**Directions:**
Extract the complete listing and repeat it word for word.

____

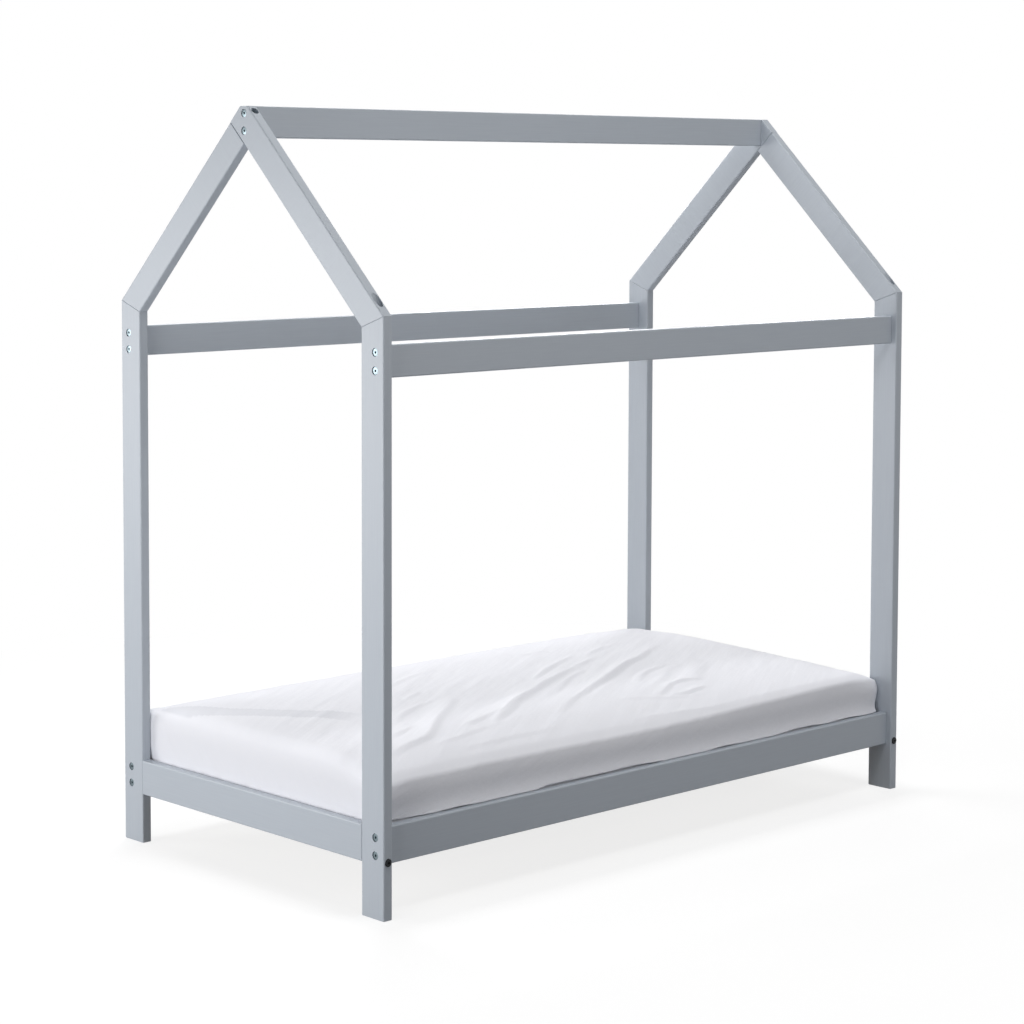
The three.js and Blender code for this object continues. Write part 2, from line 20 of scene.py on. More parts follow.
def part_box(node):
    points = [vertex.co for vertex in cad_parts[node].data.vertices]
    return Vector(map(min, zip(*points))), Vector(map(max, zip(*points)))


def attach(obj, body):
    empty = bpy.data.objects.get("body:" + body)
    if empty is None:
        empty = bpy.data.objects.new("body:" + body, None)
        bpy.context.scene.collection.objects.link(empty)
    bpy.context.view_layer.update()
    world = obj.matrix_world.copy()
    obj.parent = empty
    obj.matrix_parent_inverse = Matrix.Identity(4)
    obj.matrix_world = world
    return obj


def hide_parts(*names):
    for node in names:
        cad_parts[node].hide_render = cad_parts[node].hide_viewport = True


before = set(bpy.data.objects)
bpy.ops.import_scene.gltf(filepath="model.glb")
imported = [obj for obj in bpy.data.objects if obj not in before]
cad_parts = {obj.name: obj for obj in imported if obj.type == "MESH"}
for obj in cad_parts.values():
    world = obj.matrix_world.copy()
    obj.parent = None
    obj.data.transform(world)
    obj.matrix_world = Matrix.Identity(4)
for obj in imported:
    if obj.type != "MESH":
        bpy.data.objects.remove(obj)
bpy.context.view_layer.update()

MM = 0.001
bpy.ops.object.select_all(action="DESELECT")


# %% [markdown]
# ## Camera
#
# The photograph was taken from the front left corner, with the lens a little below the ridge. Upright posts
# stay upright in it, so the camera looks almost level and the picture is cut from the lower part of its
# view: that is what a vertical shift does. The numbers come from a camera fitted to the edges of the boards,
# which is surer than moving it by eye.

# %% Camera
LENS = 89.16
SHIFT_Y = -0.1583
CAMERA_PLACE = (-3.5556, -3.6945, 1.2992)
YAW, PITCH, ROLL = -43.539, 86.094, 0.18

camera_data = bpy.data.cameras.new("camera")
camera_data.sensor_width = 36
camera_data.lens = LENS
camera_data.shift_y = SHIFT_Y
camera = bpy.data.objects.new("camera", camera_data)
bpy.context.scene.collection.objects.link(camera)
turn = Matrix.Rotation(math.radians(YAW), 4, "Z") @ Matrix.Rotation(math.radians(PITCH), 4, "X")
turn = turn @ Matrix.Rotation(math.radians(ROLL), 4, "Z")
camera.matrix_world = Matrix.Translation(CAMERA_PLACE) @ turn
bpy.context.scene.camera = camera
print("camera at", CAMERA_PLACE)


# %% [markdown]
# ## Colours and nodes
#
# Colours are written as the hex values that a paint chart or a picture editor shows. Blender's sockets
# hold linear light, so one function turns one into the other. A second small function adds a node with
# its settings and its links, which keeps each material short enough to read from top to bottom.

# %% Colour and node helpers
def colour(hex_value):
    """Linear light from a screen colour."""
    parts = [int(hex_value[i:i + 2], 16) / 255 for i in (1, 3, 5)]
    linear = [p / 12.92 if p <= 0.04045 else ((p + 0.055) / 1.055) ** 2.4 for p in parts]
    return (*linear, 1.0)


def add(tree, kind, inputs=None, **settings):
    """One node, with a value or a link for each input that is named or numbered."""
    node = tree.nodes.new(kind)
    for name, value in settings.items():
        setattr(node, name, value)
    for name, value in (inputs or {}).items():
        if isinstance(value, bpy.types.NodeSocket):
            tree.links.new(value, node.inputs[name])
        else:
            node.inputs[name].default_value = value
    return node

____

**Exercise output:**
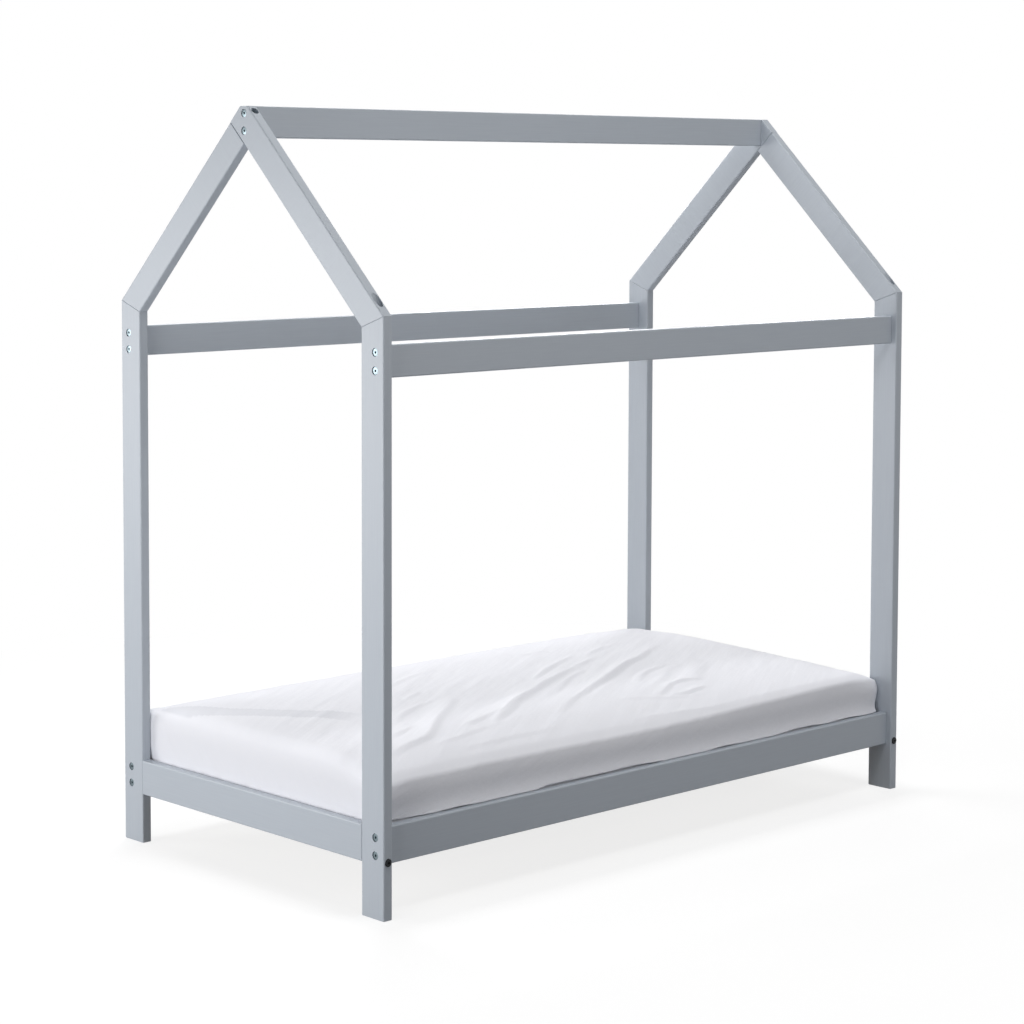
The three.js and Blender code for this object continues. Write part 2, from line 20 of scene.py on. More parts follow.
def part_box(node):
    points = [vertex.co for vertex in cad_parts[node].data.vertices]
    return Vector(map(min, zip(*points))), Vector(map(max, zip(*points)))


def attach(obj, body):
    empty = bpy.data.objects.get("body:" + body)
    if empty is None:
        empty = bpy.data.objects.new("body:" + body, None)
        bpy.context.scene.collection.objects.link(empty)
    bpy.context.view_layer.update()
    world = obj.matrix_world.copy()
    obj.parent = empty
    obj.matrix_parent_inverse = Matrix.Identity(4)
    obj.matrix_world = world
    return obj


def hide_parts(*names):
    for node in names:
        cad_parts[node].hide_render = cad_parts[node].hide_viewport = True


before = set(bpy.data.objects)
bpy.ops.import_scene.gltf(filepath="model.glb")
imported = [obj for obj in bpy.data.objects if obj not in before]
cad_parts = {obj.name: obj for obj in imported if obj.type == "MESH"}
for obj in cad_parts.values():
    world = obj.matrix_world.copy()
    obj.parent = None
    obj.data.transform(world)
    obj.matrix_world = Matrix.Identity(4)
for obj in imported:
    if obj.type != "MESH":
        bpy.data.objects.remove(obj)
bpy.context.view_layer.update()

MM = 0.001
bpy.ops.object.select_all(action="DESELECT")


# %% [markdown]
# ## Camera
#
# The photograph was taken from the front left corner, with the lens a little below the ridge. Upright posts
# stay upright in it, so the camera looks almost level and the picture is cut from the lower part of its
# view: that is what a vertical shift does. The numbers come from a camera fitted to the edges of the boards,
# which is surer than moving it by eye.

# %% Camera
LENS = 89.16
SHIFT_Y = -0.1583
CAMERA_PLACE = (-3.5556, -3.6945, 1.2992)
YAW, PITCH, ROLL = -43.539, 86.094, 0.18

camera_data = bpy.data.cameras.new("camera")
camera_data.sensor_width = 36
camera_data.lens = LENS
camera_data.shift_y = SHIFT_Y
camera = bpy.data.objects.new("camera", camera_data)
bpy.context.scene.collection.objects.link(camera)
turn = Matrix.Rotation(math.radians(YAW), 4, "Z") @ Matrix.Rotation(math.radians(PITCH), 4, "X")
turn = turn @ Matrix.Rotation(math.radians(ROLL), 4, "Z")
camera.matrix_world = Matrix.Translation(CAMERA_PLACE) @ turn
bpy.context.scene.camera = camera
print("camera at", CAMERA_PLACE)


# %% [markdown]
# ## Colours and nodes
#
# Colours are written as the hex values that a paint chart or a picture editor shows. Blender's sockets
# hold linear light, so one function turns one into the other. A second small function adds a node with
# its settings and its links, which keeps each material short enough to read from top to bottom.

# %% Colour and node helpers
def colour(hex_value):
    """Linear light from a screen colour."""
    parts = [int(hex_value[i:i + 2], 16) / 255 for i in (1, 3, 5)]
    linear = [p / 12.92 if p <= 0.04045 else ((p + 0.055) / 1.055) ** 2.4 for p in parts]
    return (*linear, 1.0)


def add(tree, kind, inputs=None, **settings):
    """One node, with a value or a link for each input that is named or numbered."""
    node = tree.nodes.new(kind)
    for name, value in settings.items():
        setattr(node, name, value)
    for name, value in (inputs or {}).items():
        if isinstance(value, bpy.types.NodeSocket):
            tree.links.new(value, node.inputs[name])
        else:
            node.inputs[name].default_value = value
    return node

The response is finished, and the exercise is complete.